SELECT * FROM sys.dm_exec_query_stats 
CROSS APPLY sys.dm_exec_sql_text(qs.sql_handle) st
WHERE sql_handle = 0x0300060016B804056B1D2101FCA4000001000000000000000000000000000000000000000000000000000000

And I’m good to go! Each of the queries in the SP broken down. I still need more information though.

Well to make a long story, well, not quite as long, here is what I ended up with.

SELECT CAST(qp.query_plan AS XML) AS XML_Plan,
	SUBSTRING(st.text,qs.statement_start_offset/2+1,
            ((CASE WHEN qs.statement_end_offset = -1 THEN DATALENGTH(st.text)
                ELSE qs.statement_end_offset END) - qs.statement_start_offset)/2 + 1)  AS SqlText,
	qs.*
FROM sys.dm_exec_query_stats qs
JOIN sys.dm_exec_procedure_stats ps
	ON qs.sql_handle = ps.sql_handle
CROSS APPLY sys.dm_exec_sql_text(qs.sql_handle) st
CROSS APPLY sys.dm_exec_text_query_plan(qs.plan_handle, 
		statement_start_offset, statement_end_offset) qp
WHERE PS.object_id = object_id('Test.dbo.Sneezy');

I ended up with the query plan and text for each individual query within the SP and the associated stats. For example min/max/total duration/cpu time, number of executions, etc. All of which really helps you pin down the parts of the SP you really need to work on.

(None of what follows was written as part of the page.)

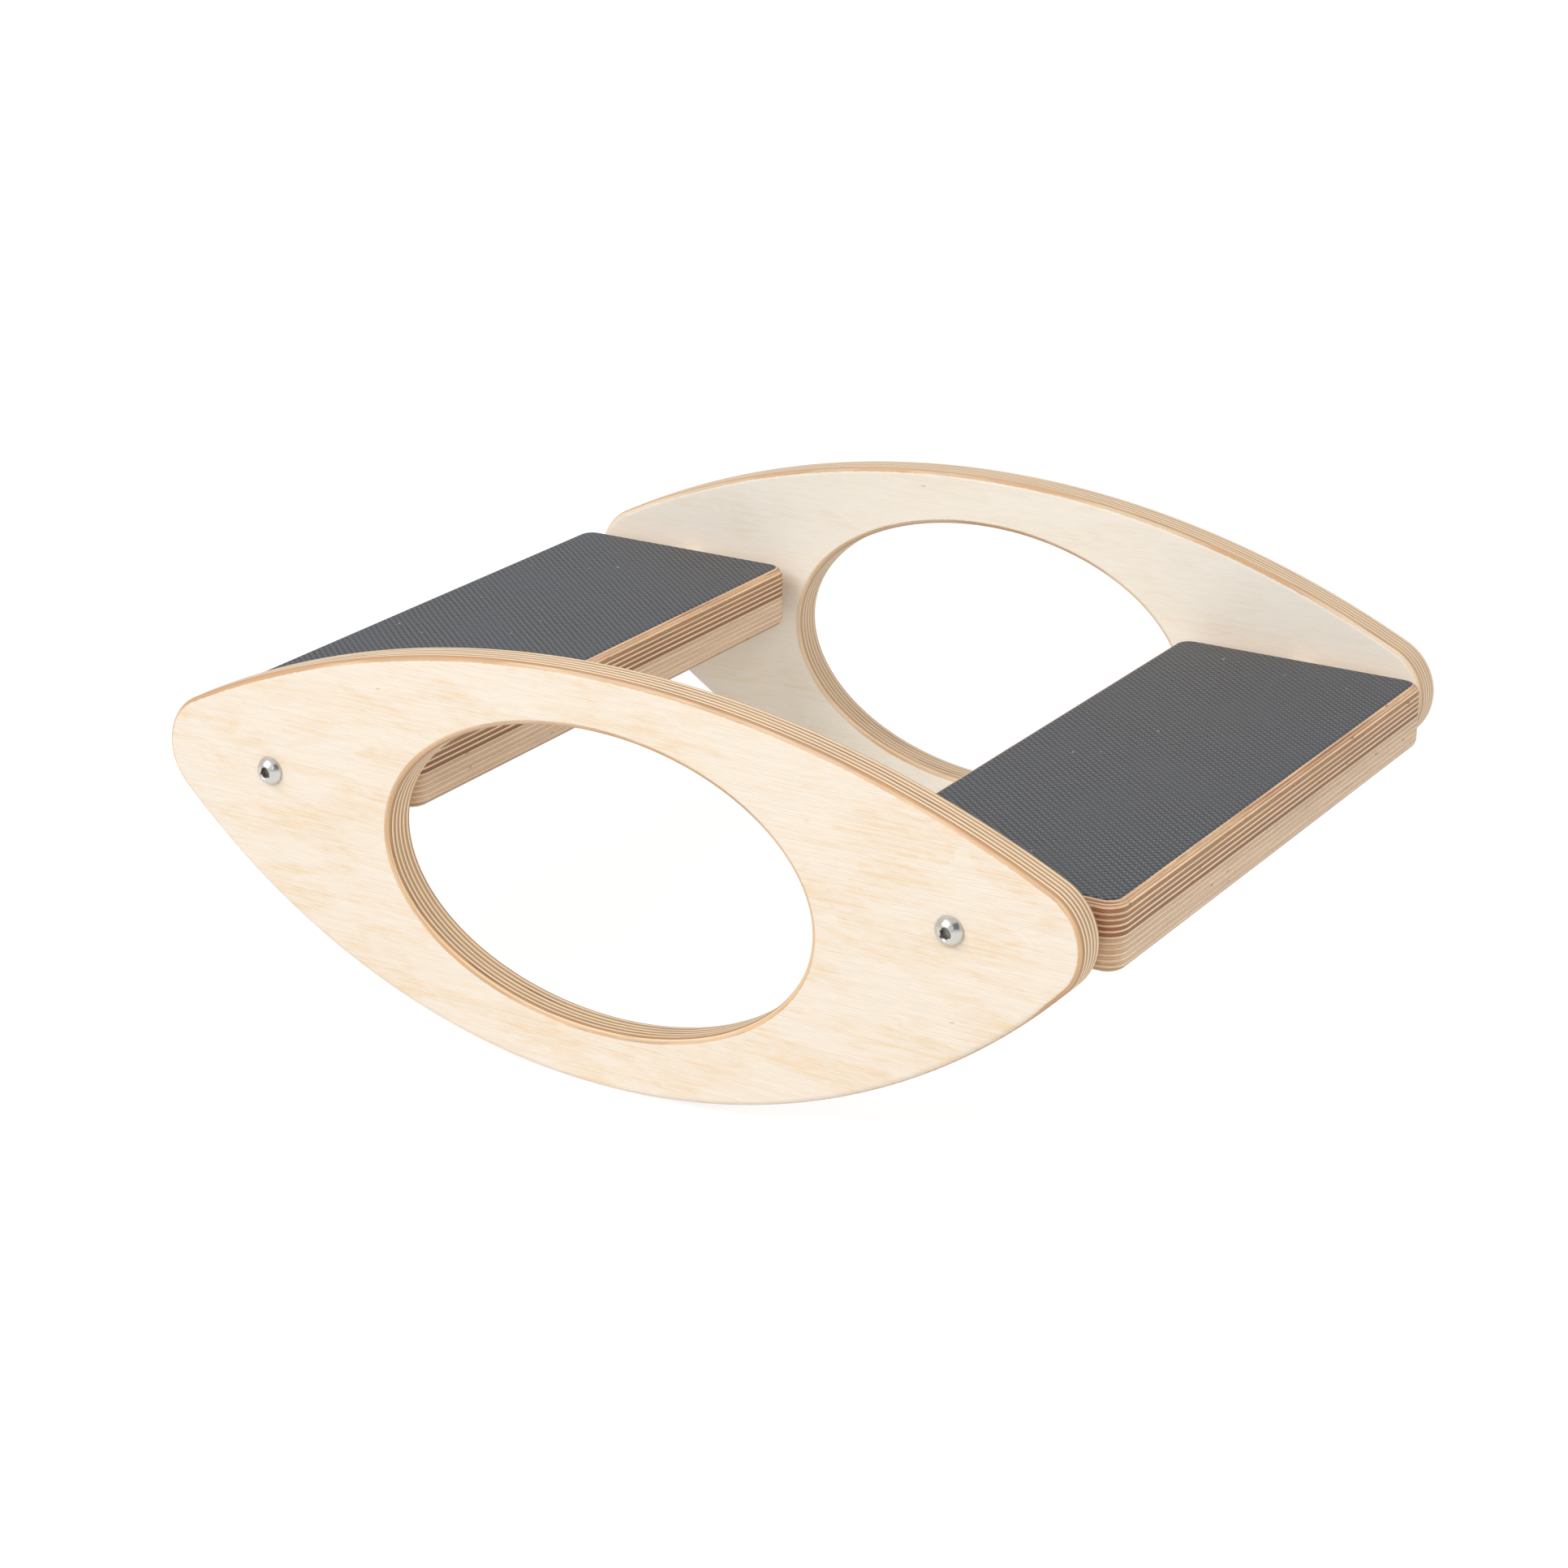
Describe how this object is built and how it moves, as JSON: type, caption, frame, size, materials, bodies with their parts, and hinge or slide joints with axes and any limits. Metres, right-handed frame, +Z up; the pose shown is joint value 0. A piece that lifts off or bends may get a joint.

Category: Microsoft SQL Server, SQLServerPedia Syndication, System Functions and Stored Procedures, T-SQL | Tags: blogging, DMV, language sql, microsoft sql server, sql statements, system functions, T-SQL

14 thoughts on “Finding the worst running query in a stored procedure”

BPOTW 2015-09-18 | SQL Notes From The Underground says:

September 21, 2015 at 2:55 AM

[…] A T-SQL Hack for Mahalanobis Distance Work of art – the intra query parallelism deadlock graphs Finding the worst running query in a stored procedure The #TSQL2sday #70 roundup Why is my tSQLt test not […]

Commenter with question says:

September 22, 2015 at 8:07 AM

Thanks for this! I got the following error when I tried one procedure:

Msg 6335, Level 16, State 101, Line 1
XML datatype instance has too many levels of nested nodes. Maximum allowed depth is 128 levels.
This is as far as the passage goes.